◆ Stated problem
Tally each line where the word "hinge" occurs, then give only the total.

◆ Data to use
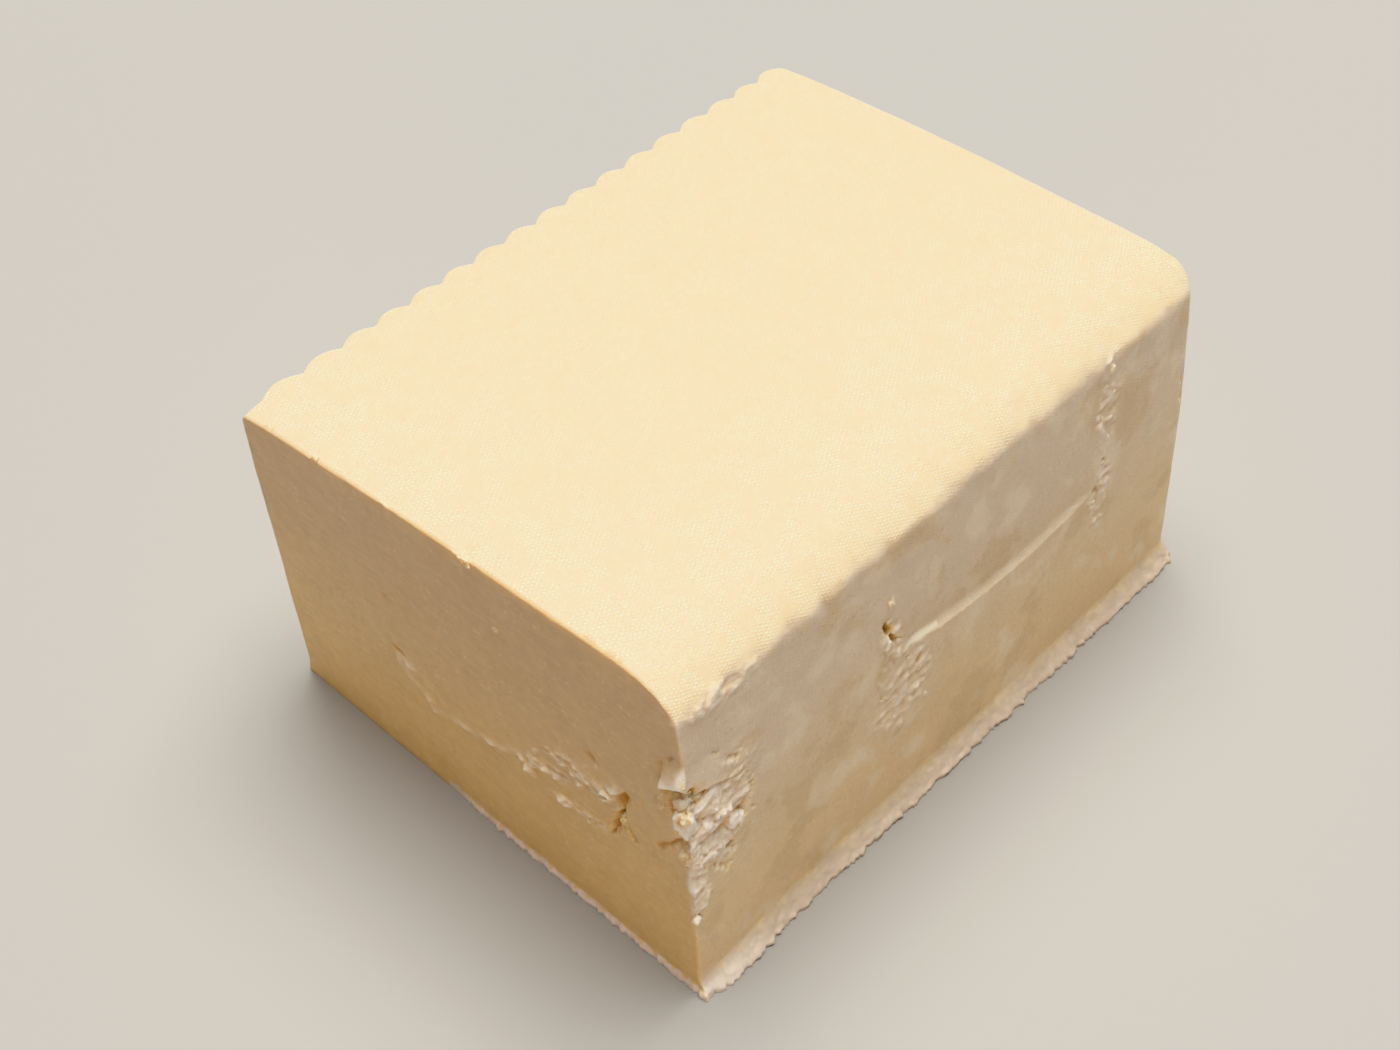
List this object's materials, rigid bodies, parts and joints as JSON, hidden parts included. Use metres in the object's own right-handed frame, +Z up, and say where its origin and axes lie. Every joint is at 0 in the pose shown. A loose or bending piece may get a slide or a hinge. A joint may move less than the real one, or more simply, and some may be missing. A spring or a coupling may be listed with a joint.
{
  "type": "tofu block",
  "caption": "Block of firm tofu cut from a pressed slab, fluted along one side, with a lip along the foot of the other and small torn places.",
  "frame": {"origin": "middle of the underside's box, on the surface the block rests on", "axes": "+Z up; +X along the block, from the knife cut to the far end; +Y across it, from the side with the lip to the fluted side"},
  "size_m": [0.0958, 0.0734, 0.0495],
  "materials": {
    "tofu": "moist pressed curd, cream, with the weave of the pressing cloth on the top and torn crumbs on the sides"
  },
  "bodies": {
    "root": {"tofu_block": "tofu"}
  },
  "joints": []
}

* * *

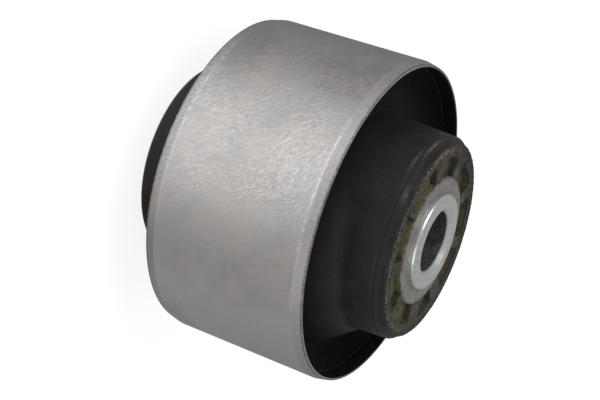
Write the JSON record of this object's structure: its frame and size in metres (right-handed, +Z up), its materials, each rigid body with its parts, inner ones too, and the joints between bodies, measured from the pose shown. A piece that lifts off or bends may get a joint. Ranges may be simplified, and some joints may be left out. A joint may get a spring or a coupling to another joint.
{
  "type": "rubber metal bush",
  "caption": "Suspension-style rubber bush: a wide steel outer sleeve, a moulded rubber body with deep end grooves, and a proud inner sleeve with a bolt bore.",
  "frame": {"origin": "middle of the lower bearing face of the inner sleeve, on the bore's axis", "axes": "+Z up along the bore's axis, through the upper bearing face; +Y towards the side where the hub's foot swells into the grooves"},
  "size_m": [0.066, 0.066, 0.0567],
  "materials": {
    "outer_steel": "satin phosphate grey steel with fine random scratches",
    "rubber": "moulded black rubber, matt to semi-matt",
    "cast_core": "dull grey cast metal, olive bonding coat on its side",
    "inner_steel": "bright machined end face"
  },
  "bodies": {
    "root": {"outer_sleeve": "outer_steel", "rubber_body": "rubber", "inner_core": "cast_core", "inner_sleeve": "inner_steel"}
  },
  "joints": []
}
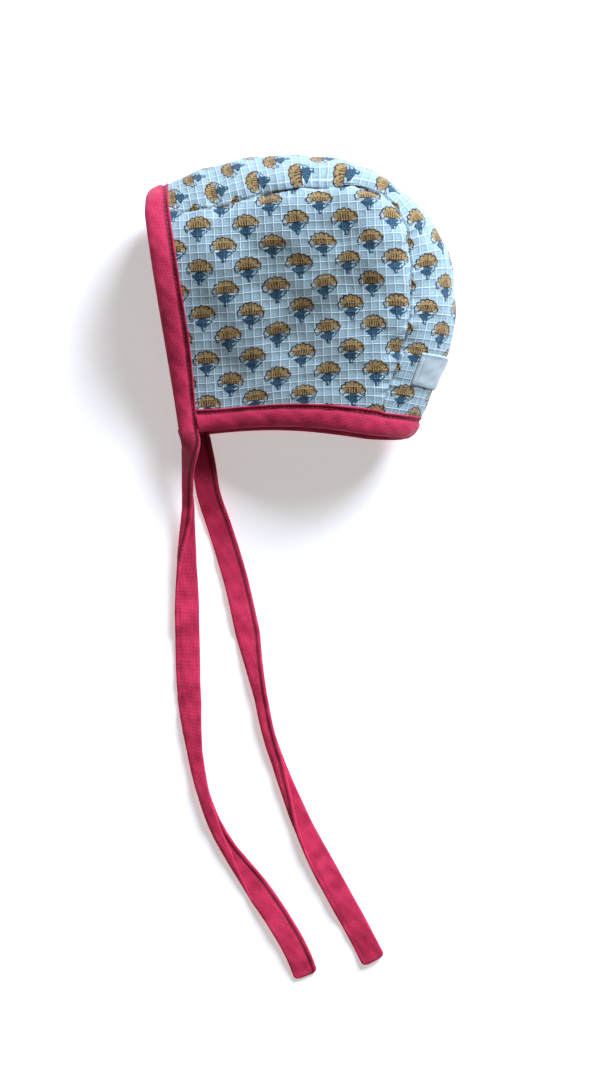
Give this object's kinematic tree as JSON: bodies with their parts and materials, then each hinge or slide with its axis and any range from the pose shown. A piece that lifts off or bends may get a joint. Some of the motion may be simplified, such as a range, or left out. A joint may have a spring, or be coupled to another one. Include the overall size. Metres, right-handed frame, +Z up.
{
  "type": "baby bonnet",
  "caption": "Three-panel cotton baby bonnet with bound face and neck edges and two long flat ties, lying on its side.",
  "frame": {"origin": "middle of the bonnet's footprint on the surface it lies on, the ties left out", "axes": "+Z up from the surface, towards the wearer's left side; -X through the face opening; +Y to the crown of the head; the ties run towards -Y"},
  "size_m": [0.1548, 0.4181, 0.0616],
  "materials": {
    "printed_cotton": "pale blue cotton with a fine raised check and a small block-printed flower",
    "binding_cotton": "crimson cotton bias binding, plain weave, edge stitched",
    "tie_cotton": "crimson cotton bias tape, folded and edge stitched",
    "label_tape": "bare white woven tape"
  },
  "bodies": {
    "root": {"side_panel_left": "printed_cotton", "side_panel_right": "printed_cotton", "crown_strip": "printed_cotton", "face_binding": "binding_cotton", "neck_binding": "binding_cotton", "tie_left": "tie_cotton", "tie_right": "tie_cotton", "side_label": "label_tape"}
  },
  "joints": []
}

* * *

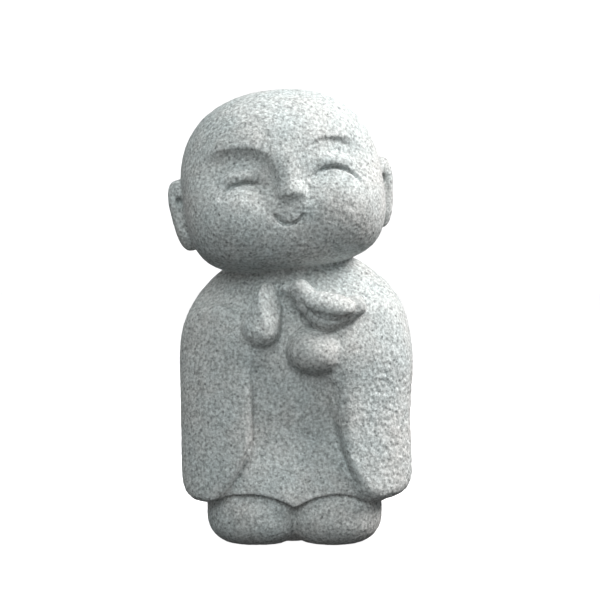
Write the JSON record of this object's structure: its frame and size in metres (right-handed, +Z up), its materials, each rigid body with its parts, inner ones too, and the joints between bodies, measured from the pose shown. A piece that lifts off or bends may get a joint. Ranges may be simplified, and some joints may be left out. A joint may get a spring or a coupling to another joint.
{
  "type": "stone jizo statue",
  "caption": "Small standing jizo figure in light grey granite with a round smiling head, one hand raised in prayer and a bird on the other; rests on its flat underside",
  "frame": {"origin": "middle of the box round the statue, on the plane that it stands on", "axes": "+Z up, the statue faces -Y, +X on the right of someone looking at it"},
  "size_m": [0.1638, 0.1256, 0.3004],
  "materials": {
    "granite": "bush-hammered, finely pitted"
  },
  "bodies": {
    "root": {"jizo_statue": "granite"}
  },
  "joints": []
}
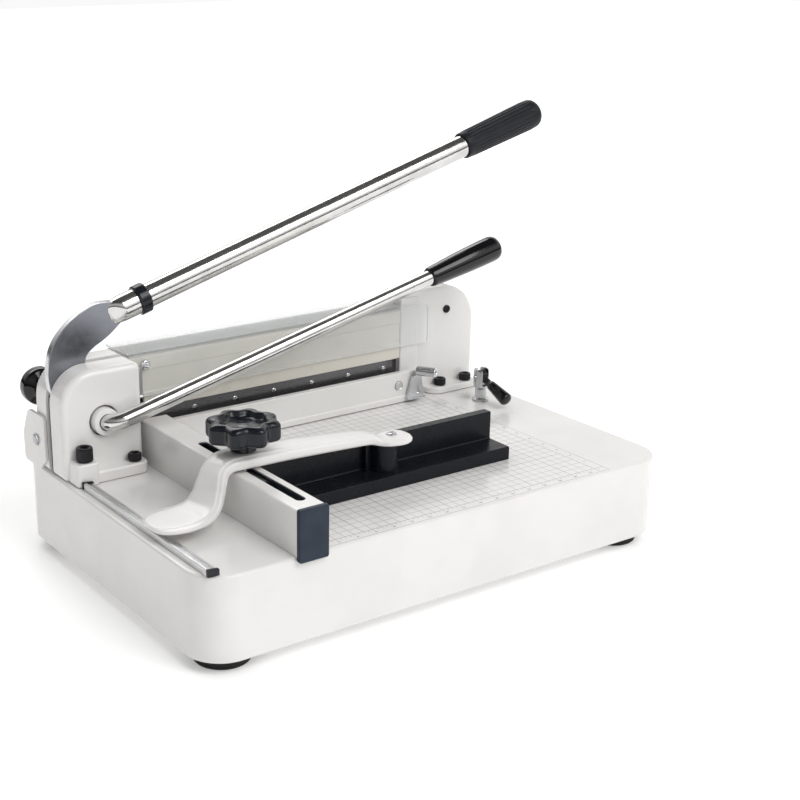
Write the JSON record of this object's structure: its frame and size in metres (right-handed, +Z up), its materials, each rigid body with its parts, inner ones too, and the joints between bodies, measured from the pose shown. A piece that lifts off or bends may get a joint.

◆ Final result
2